New avatar, broader secular growth theme
Head – Equities
Canara Robeco Mutual Fund
Canara Robeco Consumers Trends Fund has a broader mandate than the erstwhile F.O.R.C.E. Fund, which now allows it to participate meaningfully in a diverse range of sectors across urban and rural consumption themes. Krishna believes that rural consumption will now strengthen demand which was hitherto led largely by urban consumption. Formalization is a key gamchanger that he is betting on. Consumption is also immune to political volatility – a key benefit as we get closer to election fever in India.
WF: With the renaming of the fund, you are now open to a wider spectrum of consumption stocks / companies. Has there been a corresponding change in the portfolio strategy and composition?
Krishna: Consumer Trends Fund (which was earlier called the F.O.R.C.E. fund) had a mandatory commitment to invest minimum 15% in Entertainment and 40% in Banks.
Under the new mandate, there is an opportunity to add other consumption-oriented categories such as automobile, healthcare (when we find the space attractive), textile, hospitality etc. In line with this, there is reduced overall weight in Entertainment with corresponding addition in Auto space. Also, the portfolio has increased investment weightages in consumption space.
WF: Consumption sector in India is often considered an evergreen theme. Given the wide array of sectors that fall within its ambit, would the broad consumption theme be more defensive in nature rather than cyclical?
Krishna: Consumption theme in India tends to be more secular in nature than cyclical.
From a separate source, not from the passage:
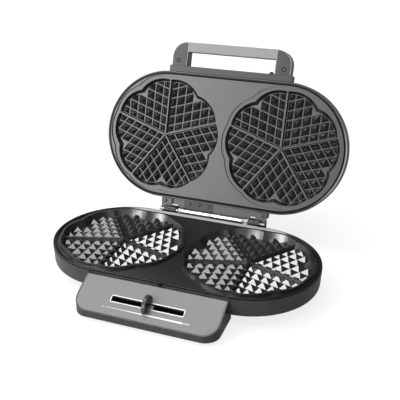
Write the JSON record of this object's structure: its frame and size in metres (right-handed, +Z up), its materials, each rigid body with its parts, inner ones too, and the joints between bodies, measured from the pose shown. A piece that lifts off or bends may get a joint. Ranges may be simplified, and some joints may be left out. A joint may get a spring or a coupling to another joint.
{
  "type": "waffle maker",
  "caption": "Double heart-waffle iron on a low stadium-shaped base, standing open, with a hinged lid, a U handle and a sliding browning control on a sloped front panel.",
  "frame": {"origin": "on the table, at the middle of the object's footprint with the lid open", "axes": "+Z up, +X to the right along the long body, -Y the front where the control panel is"},
  "size_m": [0.347, 0.334, 0.2584],
  "materials": {
    "casing_plastic": "satin dark grey plastic",
    "bezel_black": "glossy black",
    "plate_coating": "cast aluminium with a dark non-stick coating",
    "panel_metal": "finely brushed sheet",
    "handle_silver": "satin silver",
    "insert_plastic": "dark grey satin plastic",
    "hinge_steel": "bright plated steel",
    "screw_steel": "plated cross-recess screws",
    "element_sheath": "tubular heater sheath, dulled",
    "shield_sheet": "thin reflector sheet",
    "rubber": "soft rubber",
    "lamp_red": "dark red translucent plastic",
    "lamp_glass": "small neon lamp",
    "ceramic": "ceramic or phenolic body",
    "gear_plastic": "natural engineering plastic",
    "knob_plastic": "grey satin plastic",
    "slot_trim": "light trim round the slot"
  },
  "bodies": {
    "base": {"lower_casing": "casing_plastic", "bottom_cover": "casing_plastic", "panel_cover": "casing_plastic", "lower_bezel": "bezel_black", "lower_plate": "plate_coating", "lower_heating_element": "element_sheath", "lower_element_clamps": "shield_sheet", "lower_heat_shield": "shield_sheet", "lower_plate_screws": "screw_steel", "lower_thermal_cutout": "ceramic", "control_panel": "panel_metal", "slot_surround": "slot_trim", "ready_lamp_lens": "lamp_red", "ready_lamp_body": "lamp_glass", "thermostat_body": "ceramic", "thermostat_bracket": "shield_sheet", "terminal_block": "ceramic", "cord_gland": "rubber", "base_lead_bush": "rubber", "rubber_feet": "rubber", "cover_screws": "screw_steel", "wedge_screws": "screw_steel", "hinge_rod": "hinge_steel", "hinge_collars": "hinge_steel", "base_hinge_leaf": "hinge_steel", "base_hinge_bracket_left": "casing_plastic", "base_hinge_bracket_right": "casing_plastic", "base_hinge_screws": "screw_steel", "base_leaf_screws": "screw_steel"},
    "lid": {"upper_casing": "casing_plastic", "upper_bezel": "bezel_black", "upper_plate": "plate_coating", "upper_heating_element": "element_sheath", "upper_element_clamps": "shield_sheet", "upper_heat_shield": "shield_sheet", "upper_plate_screws": "screw_steel", "upper_thermal_cutout": "ceramic", "lid_lead_bush": "rubber", "lid_screw_caps": "casing_plastic", "handle_base_strip": "insert_plastic", "handle_frame": "handle_silver", "handle_insert_left": "insert_plastic", "handle_insert_right": "insert_plastic", "handle_screws": "screw_steel", "pilot_lamp_lens": "lamp_red", "pilot_lamp_body": "lamp_glass", "lid_hinge_leaf": "hinge_steel", "lid_hinge_bracket_left": "casing_plastic", "lid_hinge_bracket_right": "casing_plastic", "lid_hinge_screws": "screw_steel", "lid_leaf_screws": "screw_steel"},
    "slider": {"slider_knob": "knob_plastic", "slider_rack": "gear_plastic"},
    "spindle": {"thermostat_pinion": "gear_plastic", "thermostat_spindle": "hinge_steel"}
  },
  "joints": [
    {"name": "lid_hinge", "type": "hinge", "parent": "base", "child": "lid", "pos_m": [0, 0.07156, 0.0357], "axis": [1, 0, 0], "range_deg": [0, 107.5]},
    {"name": "browning_slide", "type": "slide", "parent": "base", "child": "slider", "axis": [1, 0, 0], "range_m": [-0.038, 0.038]},
    {"name": "thermostat_turn", "type": "hinge", "parent": "base", "child": "spindle", "pos_m": [0, -0.11144, 0.0182], "axis": [0, 0, 1], "range_deg": [-136.09, 136.09]}
  ],
  "couplings": [
    {"joint": "thermostat_turn", "follows": "browning_slide", "rad_per_m": 62.5}
  ]
}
India as an economy, is far lower on per capita FMCG consumption Vs similar emerging nations such as Indonesia, Philippines. Organized sector in retail sector is only 9%, similarly financial penetration in retail is just 10%. Hence, there is a good runway for consumption theme in the country.
WF: What are the key sectors within the consumption theme that you are currently overweight in this fund and why?
Krishna: 50% of the country’s population is less than 26 yrs. These youth are still in habit formation stage regarding their buying habits and there is a clear preference for brands emerging amongst them. Also the consumption pie is shifting more towards discretionary spends. They are aspirational in nature and do not hesitate in buying on EMIs. Regulatory measures such as GST are also aiding in shifting trade from the unorganized to the organized players, thereby benefiting larger listed companies. The fund is largely focused on these themes which include discretionary consumption, shift from unorganized to organized and retail lending.
WF: Between rural and urban consumption, which theme are you more optimistic on now and why?
Krishna: Urban consumption has seen rapid increase in last few years. This is panning out in QSR space, grocery retailing and personal loans growth for retail banks. However, on back of last two years of good monsoons and Government focus to revive rural economy, there is expectation that the rural consumption will come back with vigor. Hence, companies are expected to focus on rural growth and would start seeing better growth numbers now.
WF: The fund has outperformed its benchmark / peers over the long haul, the name change has only happened in March, 2018. In what ways might the reorientation of the fund impact its future performance? What are the key challenges that you are likely to face?
Krishna: As stated above, with the name and inclusiveness of new mandate, the fund will benefit from investments in various other categories with lot more flexibility. Hence, the options available for the fund increase. The fund usually invests in companies which will benefit from trends seen in consumption space such as buying preferences from trustworthy branded jewelers instead over local ones, premiumisation trend in detergents space, spurt in branded luggage demand with increasing air travel and many more.
We generally try to spot the changing dynamics in an industry, identify winners early and then stay invested with superior executors to earn compounding returns. The challenge could be high valuations in the space, as a result of which we have to wait for better entry points. This can require patience in volatile markets. However, over medium to long terms, these compounders become wealth creators for investors.
WF: You are ~98.7% invested in stocks, what is your policy on cash calls? In what ways do you plan on protecting the fund in the event of a mean-reverting correction that many believe is due?
Krishna: Investors give us money to invest in market; hence we generally do not take cash calls. Calls on the market reflect in the construction of the portfolio. When there is a sense of volatility in markets, the portfolio construction tilts on the defensive side, whereas in constructive markets, more aggressive bets are sought to benefit from market upswing.
Given its nature and as mentioned above, consumption space sees the least amount of volatility as the themes here are more secular instead of being cyclical. At the same time, consumption is perceived to be a relatively safe space in times of political uncertainty (hence the term ‘politically insulated’) and the theme remains intact irrespective of political outcomes. The fund benefits from that positioning.